# Exercise
Every entry needs to be printed exactly, please.

* START Exercise data *

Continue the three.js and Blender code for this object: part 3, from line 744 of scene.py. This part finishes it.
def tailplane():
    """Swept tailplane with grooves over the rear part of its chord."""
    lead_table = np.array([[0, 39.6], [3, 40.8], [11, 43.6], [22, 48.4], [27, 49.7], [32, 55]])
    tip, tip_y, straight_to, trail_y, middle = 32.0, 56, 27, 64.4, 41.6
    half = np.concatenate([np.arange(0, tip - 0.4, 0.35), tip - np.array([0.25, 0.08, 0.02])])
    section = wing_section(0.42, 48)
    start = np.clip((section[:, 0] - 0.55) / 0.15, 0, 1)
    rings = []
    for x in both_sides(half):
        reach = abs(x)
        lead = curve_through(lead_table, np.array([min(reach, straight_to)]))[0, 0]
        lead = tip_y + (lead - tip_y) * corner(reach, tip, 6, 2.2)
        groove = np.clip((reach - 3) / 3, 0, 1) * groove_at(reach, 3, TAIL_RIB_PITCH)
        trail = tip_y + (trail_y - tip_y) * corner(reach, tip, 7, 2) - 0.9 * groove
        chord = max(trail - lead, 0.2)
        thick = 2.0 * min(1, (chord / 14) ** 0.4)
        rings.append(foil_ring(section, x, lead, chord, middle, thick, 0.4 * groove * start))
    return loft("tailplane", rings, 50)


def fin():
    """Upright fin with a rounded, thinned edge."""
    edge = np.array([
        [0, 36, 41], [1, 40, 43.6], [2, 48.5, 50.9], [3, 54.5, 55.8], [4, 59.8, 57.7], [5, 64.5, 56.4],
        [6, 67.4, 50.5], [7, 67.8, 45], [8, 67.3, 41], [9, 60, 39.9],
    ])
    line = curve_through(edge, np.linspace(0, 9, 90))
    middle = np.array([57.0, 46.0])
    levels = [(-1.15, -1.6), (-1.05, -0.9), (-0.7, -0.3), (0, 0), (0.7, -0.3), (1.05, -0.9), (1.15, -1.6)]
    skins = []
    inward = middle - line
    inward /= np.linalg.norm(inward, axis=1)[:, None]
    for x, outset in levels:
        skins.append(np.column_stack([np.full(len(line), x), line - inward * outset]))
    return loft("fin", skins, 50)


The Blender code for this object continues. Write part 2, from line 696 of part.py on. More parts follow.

* END Exercise data *

# Written reply
Continue the three.js and Blender code for this object: part 3, from line 744 of scene.py. This part finishes it.
def tailplane():
    """Swept tailplane with grooves over the rear part of its chord."""
    lead_table = np.array([[0, 39.6], [3, 40.8], [11, 43.6], [22, 48.4], [27, 49.7], [32, 55]])
    tip, tip_y, straight_to, trail_y, middle = 32.0, 56, 27, 64.4, 41.6
    half = np.concatenate([np.arange(0, tip - 0.4, 0.35), tip - np.array([0.25, 0.08, 0.02])])
    section = wing_section(0.42, 48)
    start = np.clip((section[:, 0] - 0.55) / 0.15, 0, 1)
    rings = []
    for x in both_sides(half):
        reach = abs(x)
        lead = curve_through(lead_table, np.array([min(reach, straight_to)]))[0, 0]
        lead = tip_y + (lead - tip_y) * corner(reach, tip, 6, 2.2)
        groove = np.clip((reach - 3) / 3, 0, 1) * groove_at(reach, 3, TAIL_RIB_PITCH)
        trail = tip_y + (trail_y - tip_y) * corner(reach, tip, 7, 2) - 0.9 * groove
        chord = max(trail - lead, 0.2)
        thick = 2.0 * min(1, (chord / 14) ** 0.4)
        rings.append(foil_ring(section, x, lead, chord, middle, thick, 0.4 * groove * start))
    return loft("tailplane", rings, 50)


def fin():
    """Upright fin with a rounded, thinned edge."""
    edge = np.array([
        [0, 36, 41], [1, 40, 43.6], [2, 48.5, 50.9], [3, 54.5, 55.8], [4, 59.8, 57.7], [5, 64.5, 56.4],
        [6, 67.4, 50.5], [7, 67.8, 45], [8, 67.3, 41], [9, 60, 39.9],
    ])
    line = curve_through(edge, np.linspace(0, 9, 90))
    middle = np.array([57.0, 46.0])
    levels = [(-1.15, -1.6), (-1.05, -0.9), (-0.7, -0.3), (0, 0), (0.7, -0.3), (1.05, -0.9), (1.15, -1.6)]
    skins = []
    inward = middle - line
    inward /= np.linalg.norm(inward, axis=1)[:, None]
    for x, outset in levels:
        skins.append(np.column_stack([np.full(len(line), x), line - inward * outset]))
    return loft("fin", skins, 50)


The Blender code for this object continues. Write part 2, from line 696 of part.py on. More parts follow.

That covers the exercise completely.